*Task description*
The lines to be extracted run from the start of the listing through the line containing "WALL + 1.2)])"; copy them exactly and nothing else.

------------------------------------------------------------

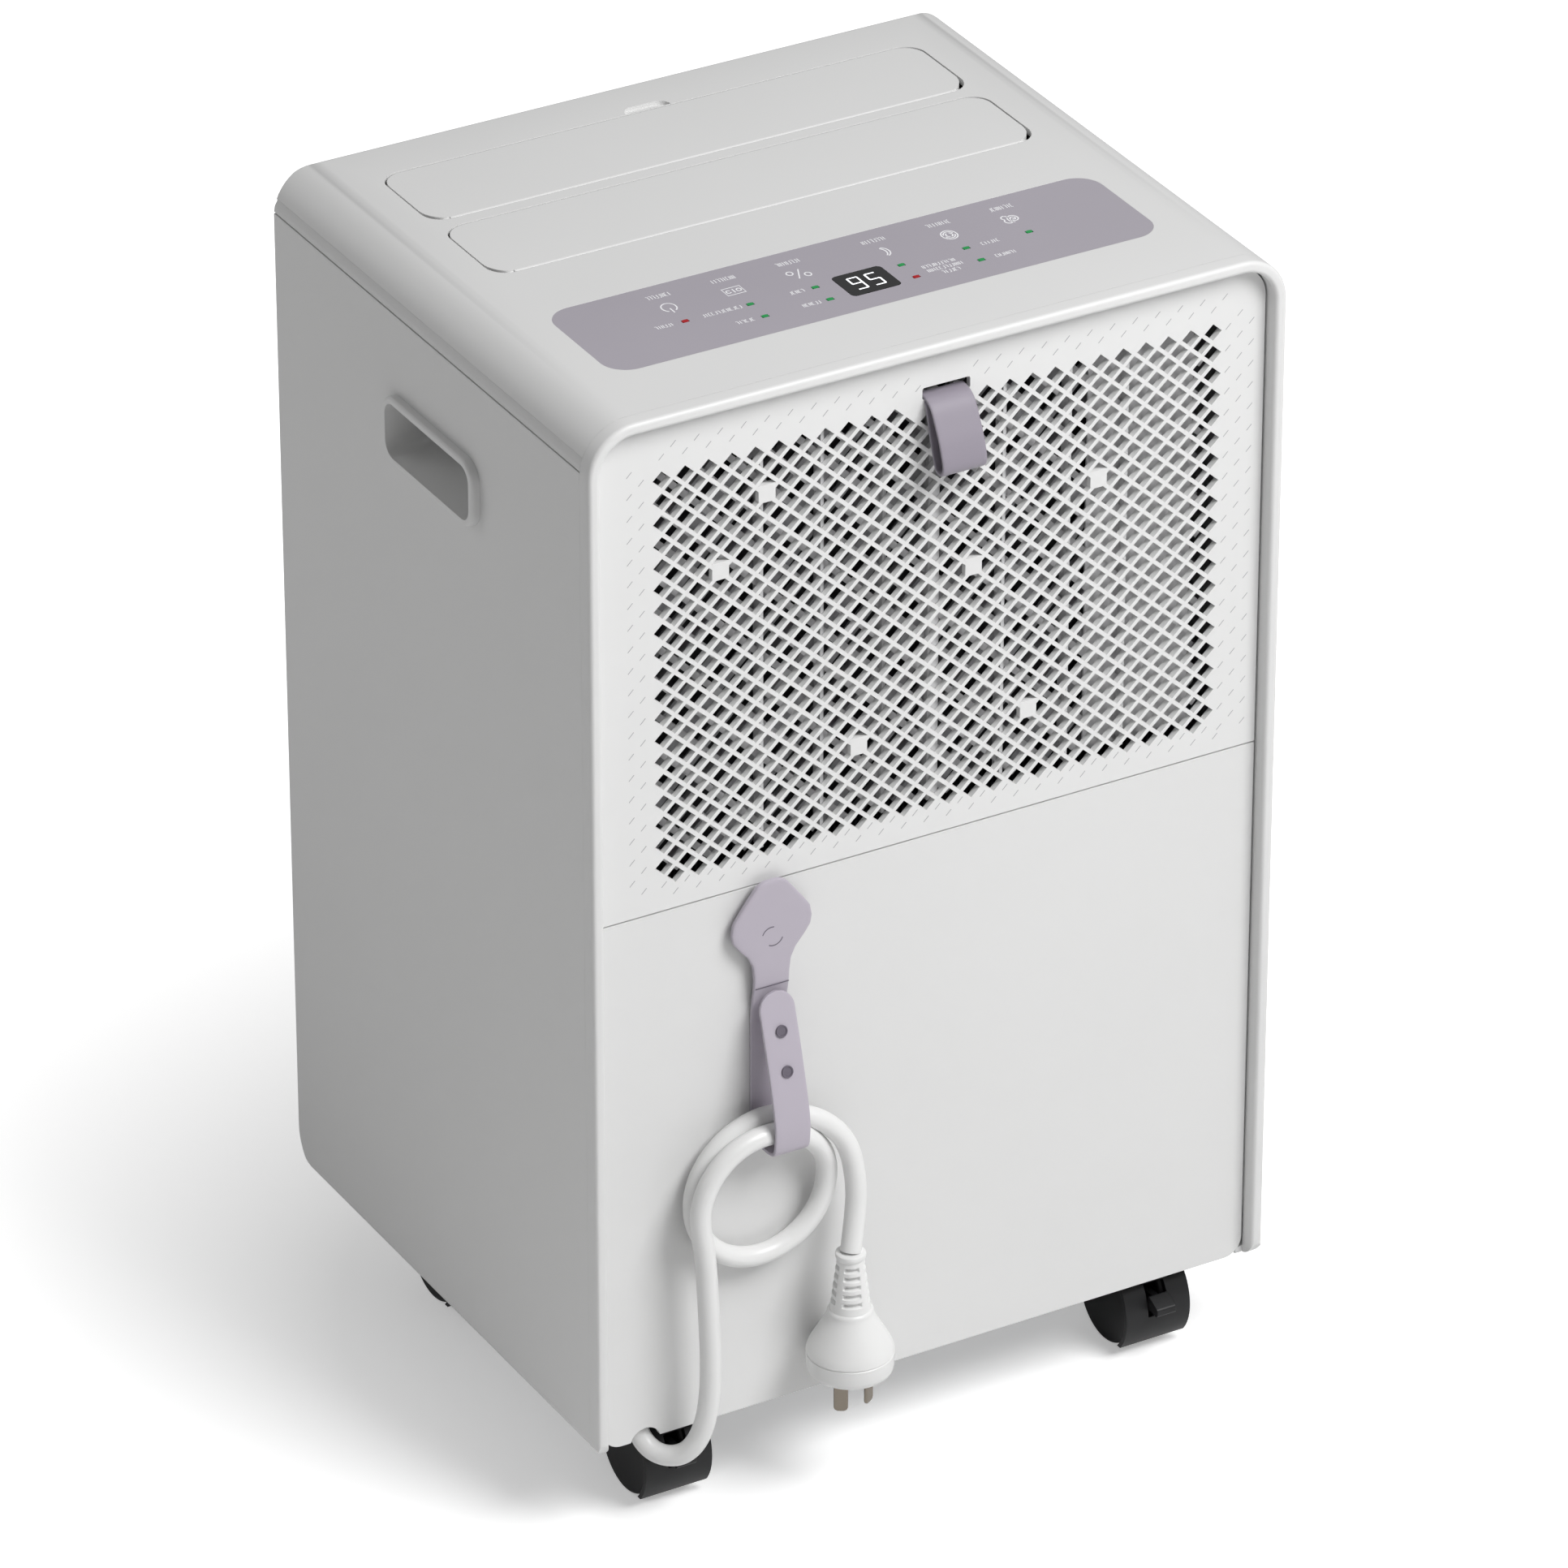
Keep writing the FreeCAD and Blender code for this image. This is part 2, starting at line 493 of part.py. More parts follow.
def tank_cover(skin):
    """Front of the tank: follows the casing round its toe, with a finger grip and a level window."""
    half = SIDE - CORNER_RETURN - 0.5
    cover = skin.common(box(-half, half, FRONT - 1, FRONT + 22, BOTTOM - 1, FRONT_SEAM - GROOVE))
    x0, x1, z0, z1 = GRIP
    cup = prism(rect(x0, x1, z0, z1, 8), "y", FRONT + 1, FRONT + GRIP_DEPTH)
    scoop = prism(rect(x0 + 2, x1 - 2, z0 + 2, z1 - 2, 6), "y", FRONT - 1, FRONT + GRIP_DEPTH - 2)
    pads = [box(x - 10, x + 10, FRONT + WALL - 0.5, TANK[2], BOTTOM + 100, BOTTOM + 120) for x in (-70, 70)]
    cover = joined([cover, cup] + pads).cut(scoop)
    return cover.cut(prism(WINDOW, "y", FRONT - 1, FRONT + WALL + 1))


def tank_window():
    pane = prism(WINDOW, "y", FRONT + 0.6, FRONT + WALL)
    back = rect(WINDOW[0][0] - 3, WINDOW[1][0] + 3, WINDOW[0][1] - 3, WINDOW[2][1] + 3, 8)
    return joined([pane, prism(back, "y", FRONT + WALL, FRONT + WALL + 1.2)])


def tank_bail():
    """Carrying handle: a bar on two arms that turn on bosses at the tank's sides."""
    arm_low, arm_high = TANK[1] + 0.3, TANK[1] + 3.0
    bar_y, bar_z = BAIL_Y - BAIL_REACH, TANK[5] + BAIL_R + 1.5
    slope = math.atan2(bar_z - BAIL_Z, BAIL_REACH)
    up = V(0, 3.2 * math.sin(slope), 3.2 * math.cos(slope))
    arm = prism([(BAIL_Y + 4.6, BAIL_Z - 4.6, 4.4), (BAIL_Y + 4.6, BAIL_Z + 4.6, 4.4),
                 (bar_y - 3 + up.y, bar_z + up.z, 1.5), (bar_y - 3 - up.y, bar_z - up.z, 1.5)],
                "x", arm_low, arm_high)
    arm = arm.cut(rod(2.8 + RUNNING, "x", arm_low - 1, arm_high + 1, BAIL_Y, BAIL_Z))
    bar = rod(BAIL_R, "x", -arm_high, arm_high, bar_y, bar_z)
    grip = rod(BAIL_R + 1.4, "x", -45, 45, bar_y, bar_z)
    return joined([arm, mirrored(arm), bar, grip])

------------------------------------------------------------

*Exercise result*
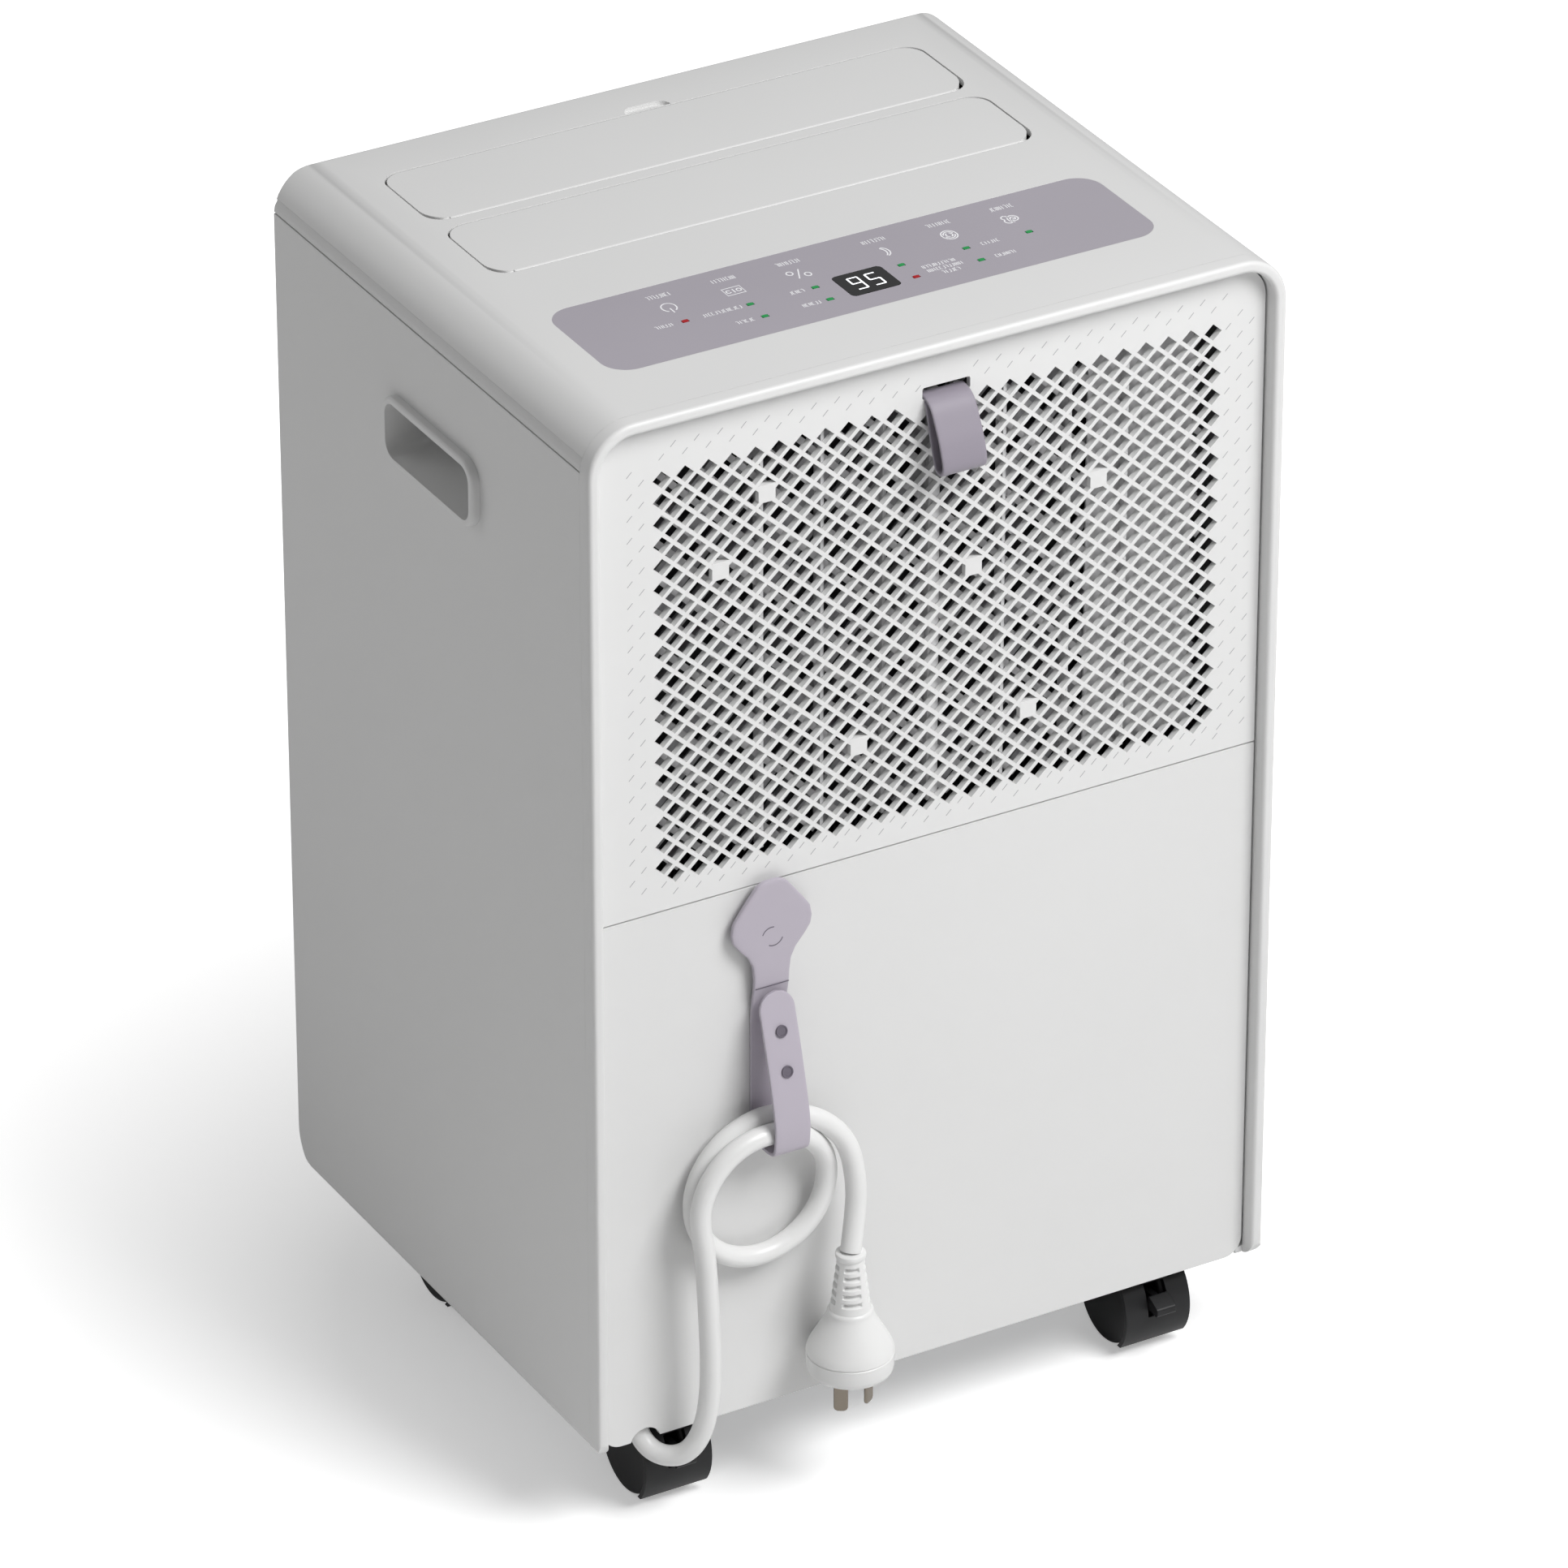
Keep writing the FreeCAD and Blender code for this image. This is part 2, starting at line 493 of part.py. More parts follow.
def tank_cover(skin):
    """Front of the tank: follows the casing round its toe, with a finger grip and a level window."""
    half = SIDE - CORNER_RETURN - 0.5
    cover = skin.common(box(-half, half, FRONT - 1, FRONT + 22, BOTTOM - 1, FRONT_SEAM - GROOVE))
    x0, x1, z0, z1 = GRIP
    cup = prism(rect(x0, x1, z0, z1, 8), "y", FRONT + 1, FRONT + GRIP_DEPTH)
    scoop = prism(rect(x0 + 2, x1 - 2, z0 + 2, z1 - 2, 6), "y", FRONT - 1, FRONT + GRIP_DEPTH - 2)
    pads = [box(x - 10, x + 10, FRONT + WALL - 0.5, TANK[2], BOTTOM + 100, BOTTOM + 120) for x in (-70, 70)]
    cover = joined([cover, cup] + pads).cut(scoop)
    return cover.cut(prism(WINDOW, "y", FRONT - 1, FRONT + WALL + 1))


def tank_window():
    pane = prism(WINDOW, "y", FRONT + 0.6, FRONT + WALL)
    back = rect(WINDOW[0][0] - 3, WINDOW[1][0] + 3, WINDOW[0][1] - 3, WINDOW[2][1] + 3, 8)
    return joined([pane, prism(back, "y", FRONT + WALL, FRONT + WALL + 1.2)])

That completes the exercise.